To do this, Petricone and his colleagues use tech people to try to foster pollination. They fly tech representatives to Washington, and they also invite policymakers to the Consumer Electronics Show, their annual mega-conference in Las Vegas. Last year’s convention saw Reps. Darrell Issa (R-Calif.) and Blake Farenthold (R-Texas) visit. Federal Communications Commission Chairman Tom Wheeler and Federal Trade Commission Chairwoman Edith Ramirez were also in attendance.

He says a key moment that brought this change in the dynamic between tech and government closer came with the 2011-2012 fight against two bills: the Stop Online Piracy Act, or SOPA, in the House and its companion, the PROTECT IP Act, or PIPA, in the Senate.
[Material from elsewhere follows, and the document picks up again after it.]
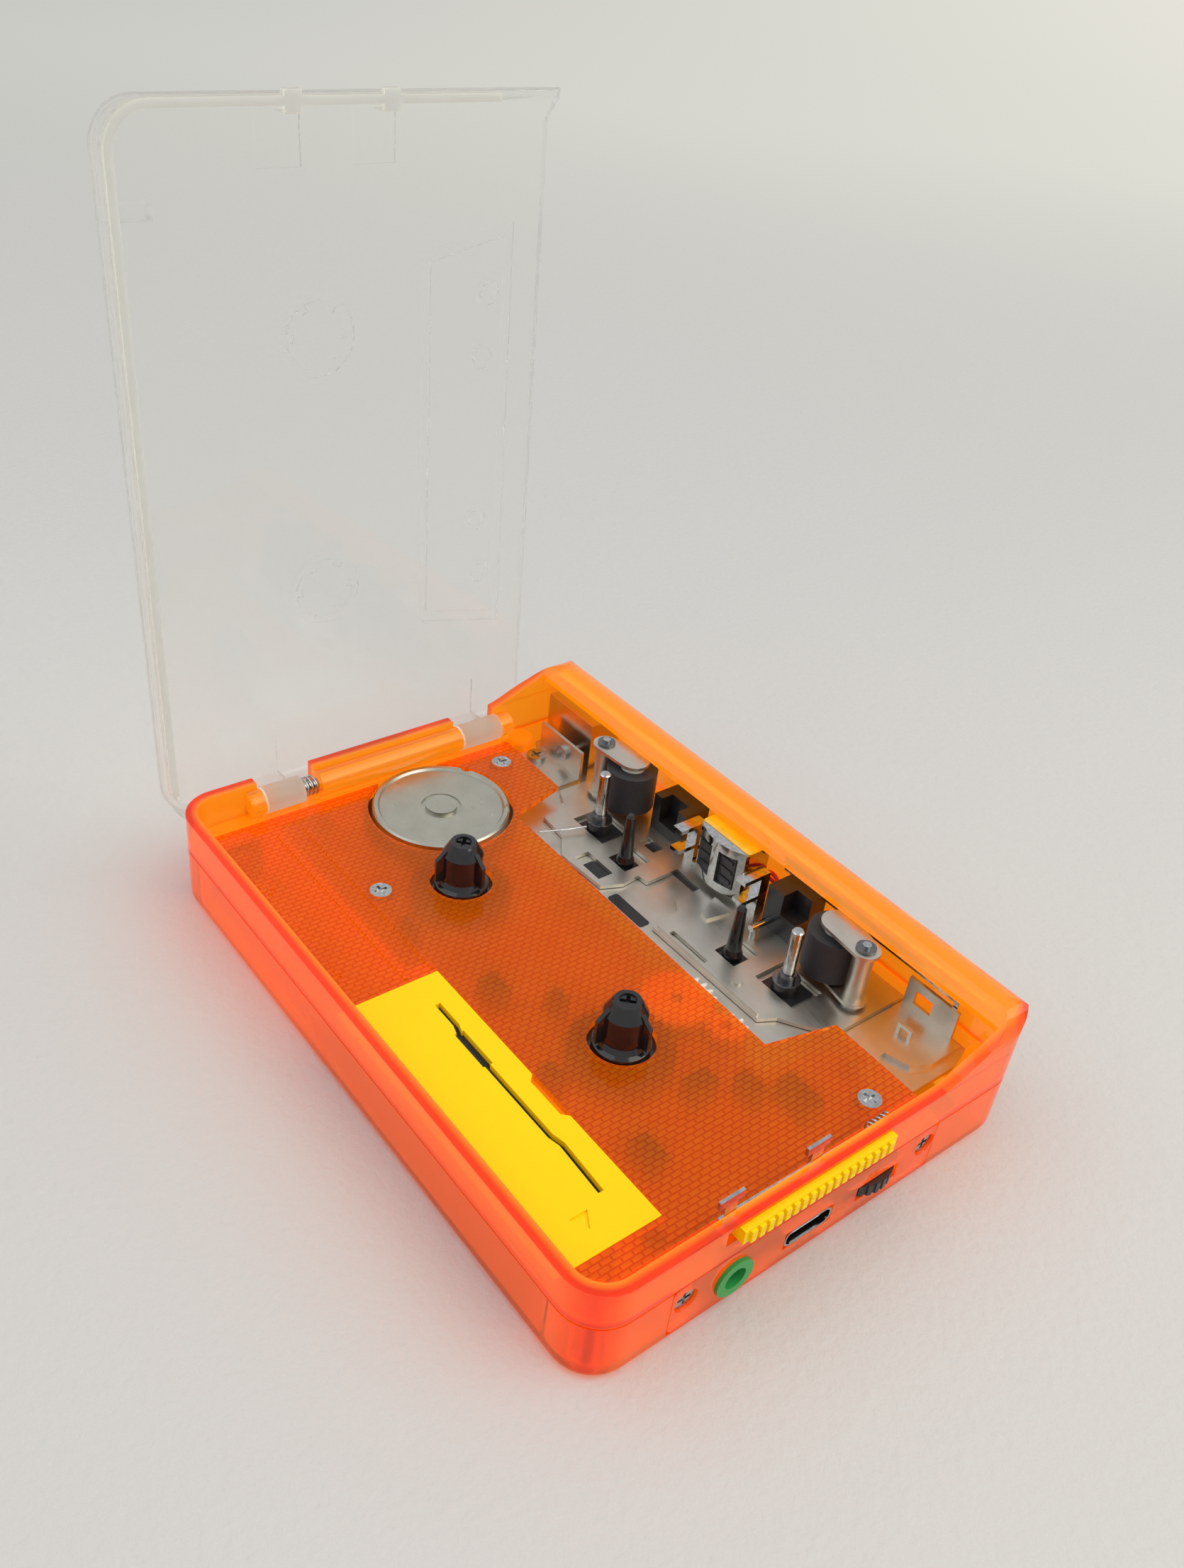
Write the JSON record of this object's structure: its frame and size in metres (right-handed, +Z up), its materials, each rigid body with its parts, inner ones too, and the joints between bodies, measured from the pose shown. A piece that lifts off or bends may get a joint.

SOPA and PIPA were partner bills in Congress aimed at extending law enforcement’s ability to police online copyright infringement and counterfeit goods sold and moved online. Critics of the bill argued that it would have stifled free speech and (you guessed it) innovation.

“It was a watershed moment for members of Congress, because they had always confined tech issues as geek issues for fringe group of voters,” Petricone said. “They realized these are issues that their constituents really care about. It forced policymakers to focus on the tech issues and educate themselves, which subsequently happened.”

The bill, in the eyes of many, would have ruined the Internet. Among many controversial provisions, the bill would have allowed law enforcement to block access to entire Internet domains for just one blog or Web page’s infringing content.

“It sent a message to the tech community saying, ‘You may not want to be involved with government, but government certainly wants to be involved with you. You need to organize and you need to engage,’” he said.

The two bills died in Congress after massive pushback from the tech community and regular constituents as well. This was monumental, according to Petricone. “By all the laws of D.C. physics, [SOPA] was going to pass. The committee chairman was behind it, and there were dozens of co-sponsors, and it was in the fast lane,” he said.

Then members saw the anger the two bills provoked first-hand at CEA’s convention. “That year a bunch of members of Congress went up to CES and I think just in talking to people there (and we have 160,000 people there) they came back and reported to their colleagues, ‘We have a real problem here because everybody is angry about this. This is a big deal,’” he said.

“One of the things I like about tech issues is that they tend to be bipartisan,” he added. “There are Republicans who get it, there are Democrats who get it, and they work together.”

This is true, to an extent. Patent reform has seen support from both Democrats and Republicans in both chambers of Congress. The bipartisan pair of Sen. Richard Burr (R-N.C.) and Dianne Feinstein (D-Calif.) has generally agreed on cybersecurity. When they agree, the Senate Intelligence Chairman and ranking member respectively hold great power.

However, there are many issues in tech that remain much more split by party lines. Net neutrality, personal privacy, surveillance, and telecommunications regulations all send members to their respective sides of the aisle.

“There is this stereotype of the hip innovator and the fussy policymaker, and it’s not true anymore,” Petricone said. “The other stereotype is the innovator who wants to keep Washington D.C. at arm’s length, because they say, ‘We move quickly and they don’t,’ and I think that stereotype has also broken down.”

As tech issues continue to develop and entire realms of tech that are not yet invented become subject to lobbying battles on the Hill, protecting that innovation remains central to Petricone and CEA’s fight to shape policy that cultivates technological growth.

“The United States is the world leader in innovation and in the digital economy, by any measure, bar none,” he said. “It didn’t happen by happenstance or coincidence. It happened because, through its history, it made good choices.”